By the end of the night, we had dined in a chic restaurant with only one or two other people, an atmosphere that whilst being stylish and chic, was monochromatic and a little cold: where was everyone? Was this the ghost-town that Rome becomes in the Summer? The masses were just waiting however, to crowd the streets in barely-there gym-wear, whilst the bars and clubs, hidden behind simply-detailed facades stretched and yawned and opened their doors. We chatted to an Amy Winehouse drag-queen about living in Rome and pushed our way through a sea of meat at 'Bim Bam Bum' (!!), long stretches of walking gym advertisements. Interestingly, I experienced homophobia earlier in the day when two guys shouted "Maria Maria!" at a gay couple holding hands. It wasn't until the two guys walked past the couple that they saw how enormous they were and promptly stopped. I smiled.

(original photo by Claudio)

A.R.T

I have a confession to make. I have never been able to stop thinking about art since I was at school. I won the art prize at school three years running and there is something in my blood that churns and gurgles whenever my hands get itchy and I see art materials hanging lifelessly in a shop window. It's like being addicted to substance that you don't need to injest but that constantly reinvigorates and nourishes you. Get me, with the profoundity there. Recent attempts to perform cartharses on a regular basis include:

1) Setting up an Istagram account
2) Experimenting with pencil and ink, analysing portraiture again (see left)
3) Visiting Barcelona

I had the very good fortune to become friends with Daniel Meakin in Barcelona, a resident artist of some ten years whose bright murals and crushingly colourful depictions of towns and city-scapes have been sold in countries all over the world. This for me was someone who 'has made it', living the dream and profiting from it. We had coffee in the Cafe del'Opera, musing about the world, followed by a tour of Barcelonetto and beers by the harbour, and all the while my head was filled with thoughts of my second cousin's gallery and how everything seemed to make sense and abstract wishes and dreams started to combine together, previously raw ingredients taking a possible shape. Galleries which host your artwork at 0% commission?
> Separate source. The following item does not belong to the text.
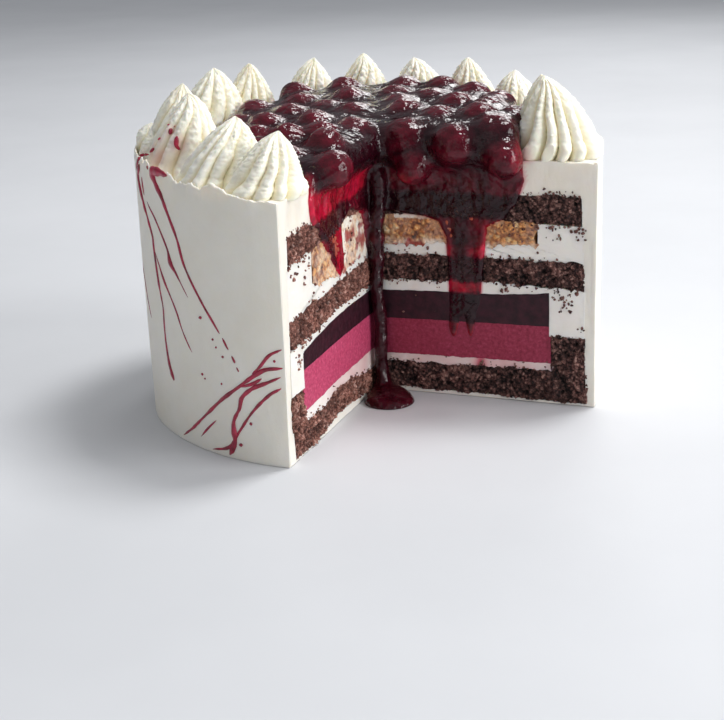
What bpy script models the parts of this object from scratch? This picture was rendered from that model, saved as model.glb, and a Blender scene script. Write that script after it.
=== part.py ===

No need for art qualifications or academic background? All easily swallowed with the last of my Estrella!

Some of Daniel's work (which I hope he doesn't mind me reposting!)



The evening finished with a reunion with Cas, a teacher from the school where I work in Rome who has since gone back to her native land of Barcelona. She recommended a tapas bar near the narrow streets of the Jaume tube stop, where we had amazing tapas, ripping off the heads of massive prawns, eating the greasiest but the most amazing chorizo and of course, quaffing large glasses of sangria. With Claudio and Alessandro, plus Cas' friend Julia, we had lots to catch up on, and the conversation soon turned into a U.N. conference with all the different languages being spoken!

(From left to right: yours truly, Claudio, Cas,
Natalie Portman
Julia, Alessandro)

From tapas, to more drinks around La Ramblas and finally a student-esque bar, where me, Cas and Julia talked love, loss and life in general, whilst I looked around at the projector screen showing rock concerts live, the oil drum seats and hundreds of beer labels stuck to one wall and remembered London: the haphazard and the 'don't give a shit' decor. The waitress didn't serve us for what seemed like half an hour - a rockabilly attitude which made me love/hate the place even more, no pretensions. More of Julia's English accent and a double-take we were all doing, thinking that Natalie Portman Julia must have come from money, such was the silver-spoon English she had learnt at a school in the UK. It's always impressive to me when our European counterparts can speak other languages fluently: the general English populace must seem lazy by comparison! Even Cas' English had improved greatly since our days of inventing our own Esperanto mix of Italian, Spanish and English in the teacher's common-room in Rome.

Outside Moog, a club where a top floor is entirely
dedicated to dancing to 80's & 90's pop, surrounded by mirrors
under pink light. In other words, disco heaven.


Down a back-street, we passed 'Moog', a club that to all appearances appeared to be a hide-out for rock stars who have fallen from some level of grace, for tourist booze-hounds and the like. In reality, the vision of a big, curly-haired DJ, trapped behind a cage of bars, rocking out to Bananarama was more than brilliant and we danced as if no-one was watching (despite watching ourselves reflected a thousand times in the mirrors). My family nickname is 'Moog' and it seems that again, fate was telling me something in us going to what has to be one of the best clubs I've ever been too. Kudos to Cas!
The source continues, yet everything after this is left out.